Military officials publicly said that on the evening of April 16, Boko Haram attacked a military patrol in Baga, killing a soldier and wounding five others. Military reinforcements responded by engaging Boko Haram militants, whom the military said were armed with assault rifles, rocket-propelled grenades, and improvised explosive devices. There were running gun battles through the town, the military said.

In a statement released the week following the attack, Brig. Gen. Austin Edokpaye, the commander of the troops in Baga, asserted that “[c]ontrary to media speculation that hundreds of houses were burnt down, instead, it was the explosions from Boko Haram terrorists’” weapons that “triggered fire to about 30 thatched houses.”

Residents recalled hearing some explosions as well as gunfire on the night of the attack. Many fled the town. One resident, a 42-year-old-fisherman, told Human Rights Watch that while he was fleeing he saw two men in civilian clothes, whom he assumed were Boko Haram members because they were not in uniform, running while firing assault rifles. Residents said that, as they were fleeing the heavy gunfire, they saw bodies in the streets and in front of houses.

Some residents said that they saw soldiers in uniform kill residents and burn houses. A 27-year-old woman, who stayed in her house after the gunfire erupted, described to Human Rights Watch how soldiers went door-to-door looking for any men that remained in her neighborhood.

“I saw the soldiers drag a man out of another house. They started beating him with their guns. They were beating him severely and he was crying,” she said. “The man then ran, and I saw the soldiers shoot him. I heard the gunshots and saw him fall. On the other side of the road the soldiers were beating other people.”

Another resident, a 32-year-old fisherman, believes soldiers killed his uncle, whose bad leg kept him from fleeing the town. He discovered his uncle’s badly beaten body after the attack.

“We had heard the soldiers say before [the attack] that since you people are not cooperating with us and are hiding your brothers, we will treat you as one of them,” the fisherman told Human Rights Watch. “I heard the soldiers say this. Everyone heard them say this. They were saying this in the open.”
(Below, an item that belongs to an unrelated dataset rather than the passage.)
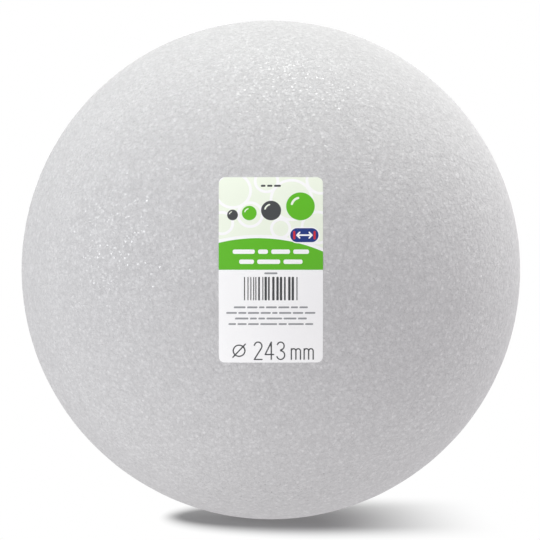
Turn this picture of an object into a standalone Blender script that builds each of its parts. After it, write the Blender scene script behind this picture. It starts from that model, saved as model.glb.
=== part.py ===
"""Polystyrene ball with a paper label.

A solid craft ball of expanded foam, with one small paper label stuck on its front.
Metres, +Z up. The origin is the ball's centre, and the label faces -Y.
Run it with: blender --background --python part.py
"""

import math

import bmesh
import bpy
from mathutils import Vector

# Driving dimensions, in metres
BALL_DIAMETER = 0.243
LABEL_WIDTH = 0.048
LABEL_HEIGHT = 0.0868
LABEL_CORNER_RADIUS = 0.0028
LABEL_THICKNESS = 0.00012
LABEL_CLEARANCE = 0.0003

# How finely the round forms are faceted
BALL_SUBDIVISIONS = 5
LABEL_FACET = 0.006
LABEL_CORNER_SEGMENTS = 5

# Finishes, as linear colour, roughness and metallic
FOAM_FINISH = ((0.62, 0.62, 0.63, 1.0), 0.75, 0.0)
PAPER_FINISH = ((0.88, 0.90, 0.86, 1.0), 0.55, 0.0)


def clear_scene():
    """Remove every object, so that the part is built from nothing."""
    for found in list(bpy.data.objects):
        bpy.data.objects.remove(found, do_unlink=True)


def make_collection(name):
    """Make a collection in the scene for the part's objects."""
    made = bpy.data.collections.new(name)
    bpy.context.scene.collection.children.link(made)
    return made


def make_material(name, finish):
    """Make a Principled material from a colour, a roughness and a metallic value."""
    colour, roughness, metallic = finish
    material = bpy.data.materials.new(name)
    material.use_nodes = True
    shader = material.node_tree.nodes["Principled BSDF"]
    shader.inputs["Base Color"].default_value = colour
    shader.inputs["Roughness"].default_value = roughness
    shader.inputs["Metallic"].default_value = metallic
    material.diffuse_color = colour
    return material


def take_active(name, collection, material):
    """Name the object that was just added, give it its material and move it to the collection."""
    made = bpy.context.active_object
    made.name = name
    made.data.name = name
    made.data.materials.append(material)
    for holder in list(made.users_collection):
        holder.objects.unlink(made)
    collection.objects.link(made)
    return made


def cut_lines(length, facet):
    """Give the places, along a length centred on 0, where a sheet is cut into even facets."""
    count = max(2, math.ceil(length / facet))
    return [length * (step / count - 0.5) for step in range(1, count)]


def wrapped(flat, radius):
    """Lay a point of the flat label on a sphere.

    Its distances from the label's middle become arcs on the sphere, so that each edge of
    the label still looks straight from the front.
    """
    x = radius * math.sin(flat.x / radius)
    z = radius * math.sin(flat.y / radius)
    y = -math.sqrt(radius**2 - x**2 - z**2)
    return Vector((x, y, z))


def foam_ball(collection):
    """Add the ball, one solid of foam."""
    material = make_material("foam", FOAM_FINISH)
    bpy.ops.mesh.primitive_ico_sphere_add(subdivisions=BALL_SUBDIVISIONS, radius=BALL_DIAMETER / 2)
    ball = take_active("foam_ball", collection, material)
    ball.data.shade_smooth()
    return ball


def label(collection):
    """Add the label, a rounded sheet of paper that follows the ball."""
    material = make_material("label_paper", PAPER_FINISH)
    bpy.ops.mesh.primitive_plane_add(size=1.0)
    sheet = take_active("label", collection, material)
    inner_radius = BALL_DIAMETER / 2 + LABEL_CLEARANCE

    flat = bmesh.new()
    flat.from_mesh(sheet.data)
    bmesh.ops.scale(flat, vec=(LABEL_WIDTH, LABEL_HEIGHT, 1.0), verts=flat.verts)

    # Rounded corners
    bmesh.ops.bevel(
        flat,
        geom=flat.verts[:],
        offset=LABEL_CORNER_RADIUS,
        segments=LABEL_CORNER_SEGMENTS,
        profile=0.5,
        affect="VERTICES",
    )

    # Even facets, so that the sheet can bend
    for along, length in ((Vector((1, 0, 0)), LABEL_WIDTH), (Vector((0, 1, 0)), LABEL_HEIGHT)):
        for place in cut_lines(length, LABEL_FACET):
            everything = flat.verts[:] + flat.edges[:] + flat.faces[:]
            bmesh.ops.bisect_plane(flat, geom=everything, plane_co=along * place, plane_no=along)

    for vertex in flat.verts:
        vertex.co = wrapped(vertex.co, inner_radius)
    bmesh.ops.triangulate(flat, faces=flat.faces[:])
    flat.normal_update()
    flat.to_mesh(sheet.data)
    flat.free()
    sheet.data.shade_smooth()

    # The paper's thickness, built outwards from the foam
    paper = sheet.modifiers.new("thickness", "SOLIDIFY")
    paper.thickness = LABEL_THICKNESS
    paper.offset = 1.0
    return sheet


def main():
    """Build the part."""
    clear_scene()
    collection = make_collection("polystyrene_ball")
    foam_ball(collection)
    label(collection)


main()
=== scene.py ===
"""Looks of the polystyrene ball: its foam skin, its paper label, and a plain white studio.

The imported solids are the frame. Two pieces are dressed: the ball, as a skin with the low
swells and the fine glinting cells of moulded foam, and the label, as a sheet of printed
paper pressed onto that skin. Lengths are in metres, unless a name ends in _MM or _PX.
"""

import math

import bpy
import numpy as np
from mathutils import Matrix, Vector


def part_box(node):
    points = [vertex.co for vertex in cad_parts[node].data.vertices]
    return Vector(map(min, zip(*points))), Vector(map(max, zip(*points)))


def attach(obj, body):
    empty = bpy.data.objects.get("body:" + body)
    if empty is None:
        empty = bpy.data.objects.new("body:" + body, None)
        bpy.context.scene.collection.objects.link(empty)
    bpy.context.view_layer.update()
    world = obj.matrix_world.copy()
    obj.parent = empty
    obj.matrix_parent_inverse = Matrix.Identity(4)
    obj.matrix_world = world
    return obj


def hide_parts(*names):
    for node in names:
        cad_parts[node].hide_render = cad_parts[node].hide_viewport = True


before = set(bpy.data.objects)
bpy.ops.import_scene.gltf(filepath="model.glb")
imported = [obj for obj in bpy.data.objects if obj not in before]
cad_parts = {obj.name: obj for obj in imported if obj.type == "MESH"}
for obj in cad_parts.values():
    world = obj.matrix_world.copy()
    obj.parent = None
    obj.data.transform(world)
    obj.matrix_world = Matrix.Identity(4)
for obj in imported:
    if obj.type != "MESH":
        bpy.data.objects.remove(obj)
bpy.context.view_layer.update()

MM = 0.001

# The ball and the label, as the frame has them
ball_low, ball_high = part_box("foam_ball")
BALL_RADIUS = (ball_high.x - ball_low.x) / 2
label_low, label_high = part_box("label")
LABEL_FACE = -label_low.y

# Swells of the foam's surface: how wide each one is, how high it stands, and its seed
SWELLS = ((0.085, 0.00016, 3), (0.0105, 0.00004, 5), (0.0052, 0.00003, 8))

# How many random values stand along each side of a swell's lattice
LATTICE_COUNT = 64

# The skin's grids: their steps along a side, and the decimals by which two points are one
SKIN_STEPS = 128
SAME_POINT_DECIMALS = 7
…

The area where the attacks took place, Borno State, is Boko Haram’s stronghold. Military officials have accused Borno State residents of harboring Boko Haram members. Boko Haram has killed numerous Borno State residents, including community leaders whom it accuses of helping authorities identify group members, which has created a climate of fear in the area.

There are conflicting accounts as to how many people were killed in the attack. A community leader who participated in the burial of victims told Human Rights Watch that 183 people were buried on April 18 in individual graves within two cemeteries. Other victims were also later buried, he said. The military called these figures “terribly inflated,” and in an April 22 statement, Edokpaye claimed that only 37 people were killed – 30 of them Boko Haram members. He said that only one soldier and six civilians died.

Senator Maina Lawan, the federal senator representing Baga, told Human Rights Watch, based on a two-day site visit on April 25 and 26, that some 220 people had been buried in three cemeteries, while six others had been buried in separate locations.

None of the residents interviewed by Human Rights Watch saw how the fires were started on the night of April 16, but they all described seeing parts of the town alight. Two residents who returned to the town the following morning, April 17, said they saw soldiers in military vehicles setting fire to houses.

“I saw a group of soldiers throw explosive devices into houses,” one of the residents, a farmer, recalled. “They would throw [the explosive] and then fire would come out of it. I saw them do this to about 10 houses.”

Satellite images analyzed by Human Rights Watch indicate that damaged structures were likely caused by intense and widespread fires. Additional satellite data detected the presence of active fires in the southern part of the town on the night of April 16 and during the day of April 17, consistent with witness accounts and the location of identified building damages.